The Path Forward: Beyond Human Limits
Industry insiders are calling for multifaceted defenses, including education on AI tells—subtle artifacts like unnatural lighting in images or rhythmic inconsistencies in audio. The arXiv paper emphasizes the need for ongoing research into hybrid human-AI detection systems, where machines flag suspicious content for human review, potentially boosting overall efficacy.
Regulatory bodies are taking note. In Europe, projects like AIthena, funded by the European Commission and detailed on CORDIS, aim to build trustworthy AI for applications like autonomous vehicles, incorporating explainability to combat manipulation. Meanwhile, in the U.S., initiatives from NIST and workshops on media forensics, as referenced in Communications of the ACM, push for standardized benchmarks.
Evolving Threats and Defenses
The convergence of AI generation and detection is a cat-and-mouse game, with generators often outpacing detectors. A decade of research on social bots, covered in Communications of the ACM, shows similar patterns: as bots become more human-like, detection requires constant innovation. For AI media, this means investing in datasets like those from the Deepfake Detection Challenge to train robust models.

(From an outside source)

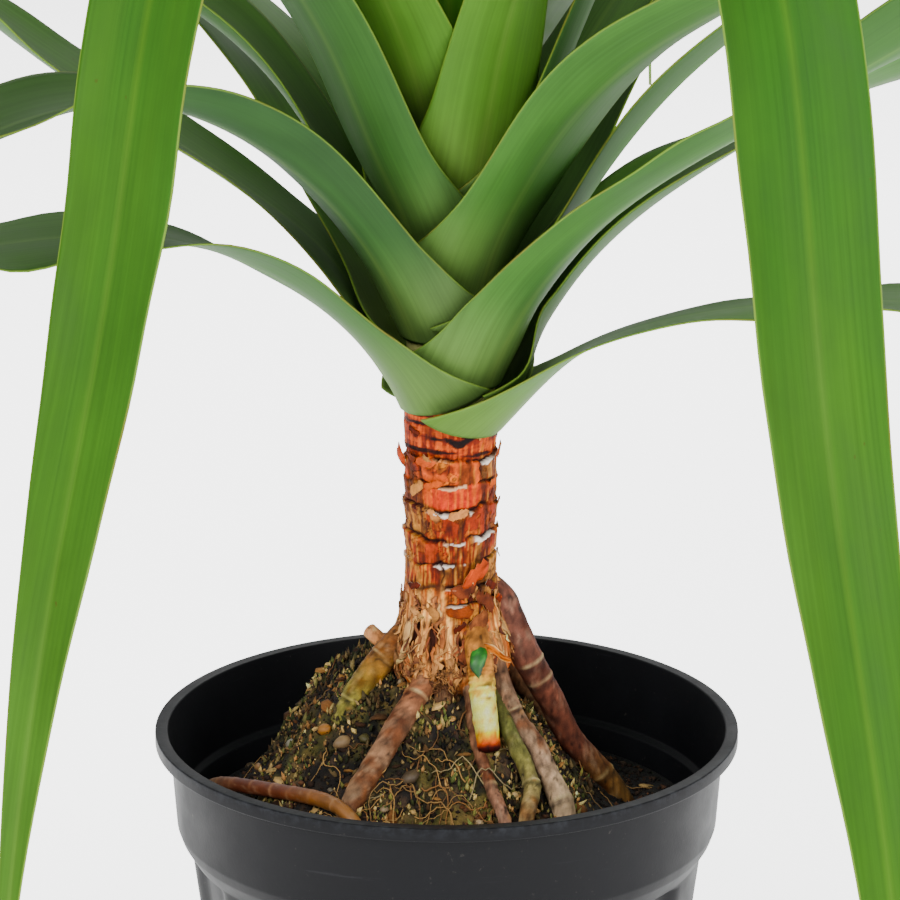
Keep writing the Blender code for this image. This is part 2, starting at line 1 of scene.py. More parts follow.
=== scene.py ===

Ultimately, the “coin toss” reality demands a shift from reliance on human perception to systemic safeguards. As generative AI democratizes content creation, stakeholders—from tech giants to policymakers—must prioritize transparency and verification to preserve authenticity in our increasingly synthetic world. The study serves as a wake-up call: without action, distinguishing truth from fabrication may soon become impossible for most.